* START Data rows *
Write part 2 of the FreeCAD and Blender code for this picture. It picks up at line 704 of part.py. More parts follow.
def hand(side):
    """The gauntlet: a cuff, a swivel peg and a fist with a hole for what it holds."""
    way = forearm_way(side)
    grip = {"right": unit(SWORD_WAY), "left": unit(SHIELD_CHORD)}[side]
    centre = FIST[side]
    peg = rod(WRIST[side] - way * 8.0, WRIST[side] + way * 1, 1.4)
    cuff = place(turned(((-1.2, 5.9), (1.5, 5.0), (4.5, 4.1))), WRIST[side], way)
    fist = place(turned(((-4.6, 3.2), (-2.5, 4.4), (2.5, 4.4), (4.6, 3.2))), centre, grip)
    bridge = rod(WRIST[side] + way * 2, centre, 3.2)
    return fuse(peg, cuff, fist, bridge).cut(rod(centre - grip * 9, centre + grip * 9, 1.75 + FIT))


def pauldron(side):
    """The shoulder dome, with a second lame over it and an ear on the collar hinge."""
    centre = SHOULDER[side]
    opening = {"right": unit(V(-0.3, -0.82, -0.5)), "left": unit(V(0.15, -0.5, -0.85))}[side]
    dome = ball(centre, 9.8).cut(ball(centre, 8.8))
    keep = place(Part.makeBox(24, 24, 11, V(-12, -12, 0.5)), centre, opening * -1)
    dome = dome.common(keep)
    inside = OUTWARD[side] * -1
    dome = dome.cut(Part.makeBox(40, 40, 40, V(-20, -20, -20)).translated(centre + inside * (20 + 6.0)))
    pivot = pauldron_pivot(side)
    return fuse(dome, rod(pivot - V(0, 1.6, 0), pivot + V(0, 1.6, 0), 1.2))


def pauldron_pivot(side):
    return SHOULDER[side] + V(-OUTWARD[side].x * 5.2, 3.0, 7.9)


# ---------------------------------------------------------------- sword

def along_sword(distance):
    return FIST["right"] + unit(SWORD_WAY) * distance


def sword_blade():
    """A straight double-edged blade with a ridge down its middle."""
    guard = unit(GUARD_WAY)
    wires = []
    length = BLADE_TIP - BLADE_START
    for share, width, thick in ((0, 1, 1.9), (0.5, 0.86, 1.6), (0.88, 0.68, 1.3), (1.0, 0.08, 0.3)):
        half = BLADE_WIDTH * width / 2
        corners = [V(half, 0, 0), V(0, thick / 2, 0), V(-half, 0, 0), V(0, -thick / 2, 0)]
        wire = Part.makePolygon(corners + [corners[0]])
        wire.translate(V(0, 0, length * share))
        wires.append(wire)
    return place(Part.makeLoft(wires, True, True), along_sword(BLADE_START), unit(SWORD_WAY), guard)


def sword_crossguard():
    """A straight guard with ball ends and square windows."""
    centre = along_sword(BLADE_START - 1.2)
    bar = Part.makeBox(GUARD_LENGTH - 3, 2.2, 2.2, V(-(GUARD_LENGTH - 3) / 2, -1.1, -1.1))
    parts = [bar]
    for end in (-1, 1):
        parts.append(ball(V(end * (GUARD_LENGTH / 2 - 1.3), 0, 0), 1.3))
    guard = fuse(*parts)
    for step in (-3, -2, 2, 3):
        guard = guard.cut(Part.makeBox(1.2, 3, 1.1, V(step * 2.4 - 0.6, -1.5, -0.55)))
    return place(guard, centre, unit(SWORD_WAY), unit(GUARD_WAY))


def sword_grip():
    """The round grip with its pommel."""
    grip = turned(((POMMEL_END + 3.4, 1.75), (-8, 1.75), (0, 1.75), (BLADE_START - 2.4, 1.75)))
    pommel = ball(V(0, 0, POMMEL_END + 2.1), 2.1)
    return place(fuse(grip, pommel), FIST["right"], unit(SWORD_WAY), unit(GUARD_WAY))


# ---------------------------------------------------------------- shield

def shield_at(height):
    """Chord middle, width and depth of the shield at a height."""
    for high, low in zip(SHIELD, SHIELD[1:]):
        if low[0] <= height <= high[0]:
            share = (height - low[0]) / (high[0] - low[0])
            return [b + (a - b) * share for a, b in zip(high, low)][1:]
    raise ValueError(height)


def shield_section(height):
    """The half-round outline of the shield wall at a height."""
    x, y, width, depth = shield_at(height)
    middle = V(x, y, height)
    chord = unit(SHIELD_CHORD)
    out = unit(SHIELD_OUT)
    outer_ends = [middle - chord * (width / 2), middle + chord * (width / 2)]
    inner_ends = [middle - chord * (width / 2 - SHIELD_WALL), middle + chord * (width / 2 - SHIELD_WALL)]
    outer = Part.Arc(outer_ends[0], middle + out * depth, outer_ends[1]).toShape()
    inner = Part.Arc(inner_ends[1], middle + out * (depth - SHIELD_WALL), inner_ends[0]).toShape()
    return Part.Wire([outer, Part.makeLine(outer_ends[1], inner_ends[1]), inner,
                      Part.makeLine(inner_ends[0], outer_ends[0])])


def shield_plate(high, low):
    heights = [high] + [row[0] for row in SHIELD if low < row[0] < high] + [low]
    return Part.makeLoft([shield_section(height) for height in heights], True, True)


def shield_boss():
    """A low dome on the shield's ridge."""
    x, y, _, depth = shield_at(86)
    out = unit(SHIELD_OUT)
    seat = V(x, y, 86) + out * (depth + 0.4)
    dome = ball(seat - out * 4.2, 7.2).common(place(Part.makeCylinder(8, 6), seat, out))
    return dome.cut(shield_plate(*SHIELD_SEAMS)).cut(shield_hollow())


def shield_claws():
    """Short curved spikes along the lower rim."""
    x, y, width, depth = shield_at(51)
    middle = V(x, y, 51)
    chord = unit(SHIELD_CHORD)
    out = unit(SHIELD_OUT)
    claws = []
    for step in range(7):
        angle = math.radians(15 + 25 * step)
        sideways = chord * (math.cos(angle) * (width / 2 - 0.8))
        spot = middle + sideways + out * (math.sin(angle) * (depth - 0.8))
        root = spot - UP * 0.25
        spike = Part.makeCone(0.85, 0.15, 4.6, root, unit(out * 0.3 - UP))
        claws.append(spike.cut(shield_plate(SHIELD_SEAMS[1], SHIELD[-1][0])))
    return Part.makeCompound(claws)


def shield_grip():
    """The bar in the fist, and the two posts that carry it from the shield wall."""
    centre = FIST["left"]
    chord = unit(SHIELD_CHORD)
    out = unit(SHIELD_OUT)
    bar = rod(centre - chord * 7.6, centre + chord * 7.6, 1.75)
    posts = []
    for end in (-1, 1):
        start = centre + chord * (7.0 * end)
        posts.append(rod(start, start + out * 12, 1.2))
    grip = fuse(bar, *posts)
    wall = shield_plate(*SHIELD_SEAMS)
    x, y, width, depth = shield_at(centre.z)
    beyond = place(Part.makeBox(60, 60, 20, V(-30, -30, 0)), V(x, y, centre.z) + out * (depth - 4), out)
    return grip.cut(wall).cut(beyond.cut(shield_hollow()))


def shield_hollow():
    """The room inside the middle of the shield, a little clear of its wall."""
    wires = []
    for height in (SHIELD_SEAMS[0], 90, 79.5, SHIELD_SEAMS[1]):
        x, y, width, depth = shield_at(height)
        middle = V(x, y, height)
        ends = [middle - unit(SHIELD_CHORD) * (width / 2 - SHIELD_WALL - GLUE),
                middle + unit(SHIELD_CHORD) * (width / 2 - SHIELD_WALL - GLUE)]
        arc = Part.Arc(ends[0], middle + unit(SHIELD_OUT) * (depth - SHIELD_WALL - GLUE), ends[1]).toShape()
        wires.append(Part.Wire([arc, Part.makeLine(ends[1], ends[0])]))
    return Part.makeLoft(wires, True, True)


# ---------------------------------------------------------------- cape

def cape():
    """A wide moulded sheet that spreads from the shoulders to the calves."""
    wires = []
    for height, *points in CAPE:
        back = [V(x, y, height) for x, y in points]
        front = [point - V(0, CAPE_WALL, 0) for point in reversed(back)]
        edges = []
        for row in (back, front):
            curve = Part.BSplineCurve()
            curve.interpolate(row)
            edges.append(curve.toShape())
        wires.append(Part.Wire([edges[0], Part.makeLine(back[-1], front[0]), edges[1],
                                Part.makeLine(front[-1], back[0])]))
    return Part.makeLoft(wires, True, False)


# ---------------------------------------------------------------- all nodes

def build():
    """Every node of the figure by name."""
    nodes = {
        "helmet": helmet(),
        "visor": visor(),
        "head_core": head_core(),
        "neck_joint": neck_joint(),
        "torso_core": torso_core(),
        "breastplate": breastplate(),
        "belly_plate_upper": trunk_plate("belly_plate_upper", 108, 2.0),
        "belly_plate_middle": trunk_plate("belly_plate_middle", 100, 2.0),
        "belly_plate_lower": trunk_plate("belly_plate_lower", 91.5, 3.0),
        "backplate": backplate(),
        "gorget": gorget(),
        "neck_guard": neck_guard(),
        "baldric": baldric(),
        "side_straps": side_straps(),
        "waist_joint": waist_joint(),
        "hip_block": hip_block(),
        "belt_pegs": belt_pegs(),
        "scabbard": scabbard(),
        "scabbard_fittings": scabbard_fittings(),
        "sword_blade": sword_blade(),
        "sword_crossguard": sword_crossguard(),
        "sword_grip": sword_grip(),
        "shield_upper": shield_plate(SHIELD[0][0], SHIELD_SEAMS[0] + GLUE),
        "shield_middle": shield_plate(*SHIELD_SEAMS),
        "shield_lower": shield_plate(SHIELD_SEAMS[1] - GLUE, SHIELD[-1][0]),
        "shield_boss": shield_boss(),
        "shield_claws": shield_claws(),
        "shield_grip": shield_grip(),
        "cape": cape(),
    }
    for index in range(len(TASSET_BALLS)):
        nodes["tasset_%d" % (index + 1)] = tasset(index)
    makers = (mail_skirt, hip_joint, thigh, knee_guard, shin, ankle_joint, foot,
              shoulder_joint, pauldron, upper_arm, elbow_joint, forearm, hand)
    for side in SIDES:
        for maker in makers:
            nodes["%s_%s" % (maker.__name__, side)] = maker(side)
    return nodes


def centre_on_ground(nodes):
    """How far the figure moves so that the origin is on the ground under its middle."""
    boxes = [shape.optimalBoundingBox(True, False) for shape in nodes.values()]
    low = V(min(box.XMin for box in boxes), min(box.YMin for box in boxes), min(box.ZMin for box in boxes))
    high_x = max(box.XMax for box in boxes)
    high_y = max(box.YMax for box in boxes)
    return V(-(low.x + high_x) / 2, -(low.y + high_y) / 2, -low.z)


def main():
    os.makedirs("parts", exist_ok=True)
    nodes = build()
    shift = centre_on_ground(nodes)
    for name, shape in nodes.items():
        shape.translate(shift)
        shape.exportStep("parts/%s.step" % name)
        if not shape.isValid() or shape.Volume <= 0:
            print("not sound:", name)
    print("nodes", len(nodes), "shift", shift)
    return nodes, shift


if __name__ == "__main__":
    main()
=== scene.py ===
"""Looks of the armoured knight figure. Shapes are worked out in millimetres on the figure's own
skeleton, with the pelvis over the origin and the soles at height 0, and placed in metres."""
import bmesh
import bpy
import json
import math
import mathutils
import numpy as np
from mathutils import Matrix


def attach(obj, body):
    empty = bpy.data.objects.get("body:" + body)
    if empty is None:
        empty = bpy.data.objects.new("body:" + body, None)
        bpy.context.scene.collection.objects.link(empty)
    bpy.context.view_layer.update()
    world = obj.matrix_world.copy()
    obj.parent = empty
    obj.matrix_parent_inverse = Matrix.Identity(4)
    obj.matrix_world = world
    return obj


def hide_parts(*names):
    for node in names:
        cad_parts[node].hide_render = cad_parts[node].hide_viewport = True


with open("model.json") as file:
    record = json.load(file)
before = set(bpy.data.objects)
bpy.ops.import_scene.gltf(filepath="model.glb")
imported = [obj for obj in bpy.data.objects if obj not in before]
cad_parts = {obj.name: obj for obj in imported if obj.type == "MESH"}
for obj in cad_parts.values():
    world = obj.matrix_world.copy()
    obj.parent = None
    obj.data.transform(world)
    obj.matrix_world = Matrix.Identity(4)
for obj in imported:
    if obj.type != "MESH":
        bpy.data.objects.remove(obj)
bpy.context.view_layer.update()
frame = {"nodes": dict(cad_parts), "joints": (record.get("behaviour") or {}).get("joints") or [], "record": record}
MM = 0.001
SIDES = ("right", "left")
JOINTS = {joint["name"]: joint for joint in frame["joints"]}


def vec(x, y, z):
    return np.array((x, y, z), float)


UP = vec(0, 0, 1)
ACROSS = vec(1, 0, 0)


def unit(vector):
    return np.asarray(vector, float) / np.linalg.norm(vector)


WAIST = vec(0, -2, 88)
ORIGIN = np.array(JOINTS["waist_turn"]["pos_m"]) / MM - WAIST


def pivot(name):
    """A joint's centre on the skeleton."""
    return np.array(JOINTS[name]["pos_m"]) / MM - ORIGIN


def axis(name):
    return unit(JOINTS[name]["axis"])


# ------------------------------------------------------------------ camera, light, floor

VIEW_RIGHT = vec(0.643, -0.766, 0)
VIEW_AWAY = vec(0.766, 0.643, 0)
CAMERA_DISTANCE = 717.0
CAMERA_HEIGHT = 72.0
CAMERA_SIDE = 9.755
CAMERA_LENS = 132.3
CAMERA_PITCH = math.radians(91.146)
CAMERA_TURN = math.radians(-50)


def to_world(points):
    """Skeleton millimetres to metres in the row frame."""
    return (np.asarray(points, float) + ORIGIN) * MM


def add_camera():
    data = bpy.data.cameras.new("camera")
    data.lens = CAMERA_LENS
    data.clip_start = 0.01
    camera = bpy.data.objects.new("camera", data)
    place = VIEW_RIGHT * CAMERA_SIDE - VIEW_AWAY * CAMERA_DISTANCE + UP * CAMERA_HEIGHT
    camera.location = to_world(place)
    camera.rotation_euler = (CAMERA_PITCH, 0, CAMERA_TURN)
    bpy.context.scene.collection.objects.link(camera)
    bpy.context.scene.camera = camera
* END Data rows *
* START Data rows *
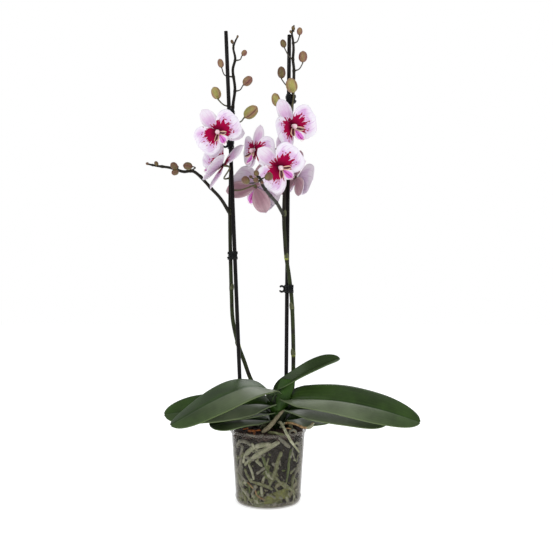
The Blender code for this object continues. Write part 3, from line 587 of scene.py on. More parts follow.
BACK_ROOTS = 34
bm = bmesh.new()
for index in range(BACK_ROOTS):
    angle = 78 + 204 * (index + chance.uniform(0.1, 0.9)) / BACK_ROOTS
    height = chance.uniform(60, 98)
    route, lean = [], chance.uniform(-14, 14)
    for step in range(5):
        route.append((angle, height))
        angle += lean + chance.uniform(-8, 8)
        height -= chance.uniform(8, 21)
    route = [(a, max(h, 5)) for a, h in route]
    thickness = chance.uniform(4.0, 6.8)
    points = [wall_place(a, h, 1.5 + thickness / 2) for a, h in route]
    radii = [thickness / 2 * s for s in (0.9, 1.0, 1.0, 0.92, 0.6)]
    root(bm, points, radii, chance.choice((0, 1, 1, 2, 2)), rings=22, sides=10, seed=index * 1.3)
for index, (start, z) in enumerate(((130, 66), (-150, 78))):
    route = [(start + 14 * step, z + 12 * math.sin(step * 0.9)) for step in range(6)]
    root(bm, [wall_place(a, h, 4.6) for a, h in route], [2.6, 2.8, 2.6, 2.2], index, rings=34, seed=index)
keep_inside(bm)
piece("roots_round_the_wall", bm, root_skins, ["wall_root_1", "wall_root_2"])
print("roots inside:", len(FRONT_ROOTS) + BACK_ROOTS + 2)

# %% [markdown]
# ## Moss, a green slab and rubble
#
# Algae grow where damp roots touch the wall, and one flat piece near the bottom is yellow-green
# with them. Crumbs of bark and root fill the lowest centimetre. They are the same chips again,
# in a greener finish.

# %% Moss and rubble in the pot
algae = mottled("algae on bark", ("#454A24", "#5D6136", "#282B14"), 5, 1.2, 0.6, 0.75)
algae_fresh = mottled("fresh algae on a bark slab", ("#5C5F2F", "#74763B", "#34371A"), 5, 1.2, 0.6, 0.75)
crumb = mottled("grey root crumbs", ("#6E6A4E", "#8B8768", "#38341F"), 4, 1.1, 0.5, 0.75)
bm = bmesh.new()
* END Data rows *
### Job:
Using the entries above, return exactly the lines from the line with "nodes = build()" to the line with "from mathutils import Matrix", counting both of those lines.

### Response below:
    nodes = build()
    shift = centre_on_ground(nodes)
    for name, shape in nodes.items():
        shape.translate(shift)
        shape.exportStep("parts/%s.step" % name)
        if not shape.isValid() or shape.Volume <= 0:
            print("not sound:", name)
    print("nodes", len(nodes), "shift", shift)
    return nodes, shift


if __name__ == "__main__":
    main()
=== scene.py ===
"""Looks of the armoured knight figure. Shapes are worked out in millimetres on the figure's own
skeleton, with the pelvis over the origin and the soles at height 0, and placed in metres."""
import bmesh
import bpy
import json
import math
import mathutils
import numpy as np
from mathutils import Matrix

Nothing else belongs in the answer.